This paper details a current project at the American Numismatic Society: Online Coins of the Roman Empire (OCRE), an open-access catalogue of Roman Imperial coin types. The paper discusses linked data approaches applied to numismatic collections, the application architecture of the project, and the practical functionality of the project's web interface, illustrating its value to researchers.
Linked data, Information Architecture, Numismatics
This paper describes a series of related initiatives to publish Roman coins—the basic material of the discipline of Roman numismatics that works to place coins in their historical and economic context—on the Internet using practices and methods that draw on the “Linked Data” approach to access and re-use of internet-based resources. The components of the work described here are: Nomisma.org, a digital resource that establishes stable URIs for numismatic concepts, with a current focus on both Greek and Roman coins; Numishare, a software platform for the management of numismatic data that supports linked data approaches; Online Coins of the Roman Empire (OCRE), a project recording and publishing all the known types of coins issued by the Roman Empire, accessible at http: //numismatics.org/ocre/. While all of these projects are publicly available, they continue to be under active development. In combination they demonstrate the power of stable links between high-quality structured data.

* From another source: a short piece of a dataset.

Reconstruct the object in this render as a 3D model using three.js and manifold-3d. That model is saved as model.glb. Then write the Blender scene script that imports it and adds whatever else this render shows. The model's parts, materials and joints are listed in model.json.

In its capitalised form - that is as a defined set of practices - “Linked Data” is “a term used to describe a recommended best practice for exposing, sharing, and connecting pieces of data, information, and knowledge on the Semantic Web using URIs and RDF.” In this paper we focus on three aspects of Linked Data and describe how we implement them within the field of Roman coinage. Those three aspects are: stable URIs for each component of the study of coins, meaning URIs for descriptions of coin types, and for the vocabulary terms we use to describe those coins; availability of machine parsable data via those URIs; and rich re-use and interlinking between separate datasets that allows both cross-project efficient and discovery.
Coinage, as one of the ancient world's few examples of a mass-produced medium, is an excellent disciplinary laboratory—so to speak—in which to implement the concepts of Linked Data.